IMPORTANT: This could cause a security issue, because any pod can run as root, so be careful and only implement this in testing namespaces, or in namespaces that are controlled by the cluster-admin, keeping in mind that security capabilities are disabled.

  • Roll out the deploymentconfig to deploy with the proper SCC:
oc rollout latest dc django-psql
  • Inside the tcpdump container of the pod that we deployed before (django-psql-example sidecar), execute tcpdump:
$ tcpdump -s 0 -n -w /tmp/example.pcap

  • Generate requests to this application that will be captured by the tcpdump sidecar:
$ curl django-psql-example-test-delete-rcarrata.apps.ocp4.rcarrata.com -I
HTTP/1.1 200 OK
Server: gunicorn/19.4.5
Date: Thu, 27 Feb 2020 19:43:32 GMT
Content-Type: text/html; charset=utf-8
X-Frame-Options: SAMEORIGIN
Content-Length: 18255
Set-Cookie: 320587f6606431b421a7ed809db87323=ec4dec0bb6e99d5a3aaed6dd165eaa51; path=/; HttpOnly
Cache-control: private
  • Control+C the tcpdump command to exit and see how many packets are captured:
$ tcpdump -s 0 -n -w /tmp/example.pcap

  tcpdump: listening on eth0, link-type EN10MB (Ethernet), capture size 262144 bytes
  ^C574 packets captured
  574 packets received by filter
  0 packets dropped by kernel
  • Copy the example.pcap to your localhost:
$ oc cp -c tcpdump django-psql-example-2-gfws6 :/tmp/example.pcap example.pcap
  • Examine the pcap with wireshark… and voila!

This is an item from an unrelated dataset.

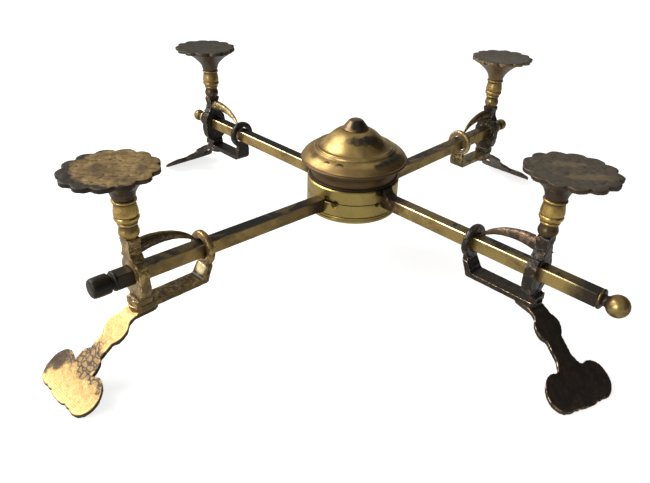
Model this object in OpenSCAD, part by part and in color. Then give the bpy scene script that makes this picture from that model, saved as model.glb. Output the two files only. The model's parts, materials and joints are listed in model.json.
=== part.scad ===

You can analyse your network traffic!
$ wireshark example.pcap

This is very useful for debugging and for seeing connectivity and application issues with external systems, or with interactions between other pods.

NOTE: Opinions expressed in this blog are my own and do not necessarily reflect that of the company I work for.

Happy OpenShifting!